Chestnut v. Harbaugh

78 Pa. 473 | Pa. | 1875

Mr. Justice Gordon

delivered the opinion of the court, May 24th 1875.

We think the court erred in instructing the jury that if the contract of sale between Lyon and Chestnut was consummated on Sunday it was void, and no property in the mules passed to Chestnut, and there was none in him at the time of the service of attachment. We have many authorities, among others, Baker v. Lukens, 11 Casey 146, and Shuman v. Shuman, 3 Id. 90, which rule that an executed contract is not void because made on Sunday. The Sunday law does not pronounce such contracts void, but because they are contra bonos mores the law will not lend its aid to execute such as are executory. Where, however, as in the present case, they have been executed by the parties, the law leaves them as it finds them.
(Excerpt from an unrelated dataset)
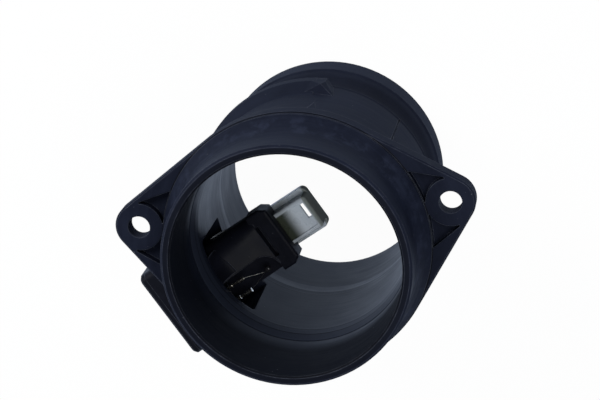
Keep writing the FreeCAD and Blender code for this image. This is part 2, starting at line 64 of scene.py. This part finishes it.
# Where one zone of the housing goes over into the next, in mm: radii (r) and heights (z)
bore_r = (35.2, 35.6)
outside_r = (35.8, 36.2)
under_flange_z = (77.6, 78.4)
neck_z = (12.0, 33.0)
flare_z = (79.5, 88.5)
flare_r = (37.0, 37.6)
# Radius and heights of the crease at the collar, which carries a thin line of painted shade
crease_shade_r = (41.75, 42.15)
crease_shade_z = (78.2, 79.3)
mouth_z = (73.5, 80.0)
land_z = (99.0, 99.4)
land_r = (36.9, 37.3)
# Heights of the far collar, which is made lighter with painted light
collar_light_z = (-3.0, 11.6)

# How strongly each zone or mark shows in the housing's colour. The wide mouth of the bore and the neck are
# darker with painted shade, the flat land of the near rim is darker, and the far collar is lighter and
# hazier with painted light
ring_haze = 0.28
flare_haze = 0.75
neck_painted_shade = 0.2
step_painted_light = 0.55
groove_painted_shade = 0.7
crest_painted_highlight = 0.45
mouth_painted_shade = 0.62
land_dark = 0.6
collar_painted_light = 0.35
edge_wear_and_highlight = 0.75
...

From this it follows, that Chestnut having obtained the possession of the property in dispute, by a voluntary delivery from Lyon; as against him and all claiming through him, the title passed to and vested in Chestnut; for the contract, though immoral, is irrevocable, inasmuch as the courts will not aid either party in its revocation, but will leave him to reap the fruits of his own wrong. Such then being the situation of affairs, it follows that Chestnut’s possession was primá facie title, and if the transaction between him and the Lyons was not in fraud of, or designed to hinder or delay, creditors in the collection of their just dues, there is no reason why he should not recover in this suit. We may say, in passing, that this Sunday contract may be given in evidence as part of the history of the transactions between the parties, and may in this way bear upon the question of fraud. All other questions in the case were rightly ruled.

The judgment is reversed and a venire facias de novo awarded.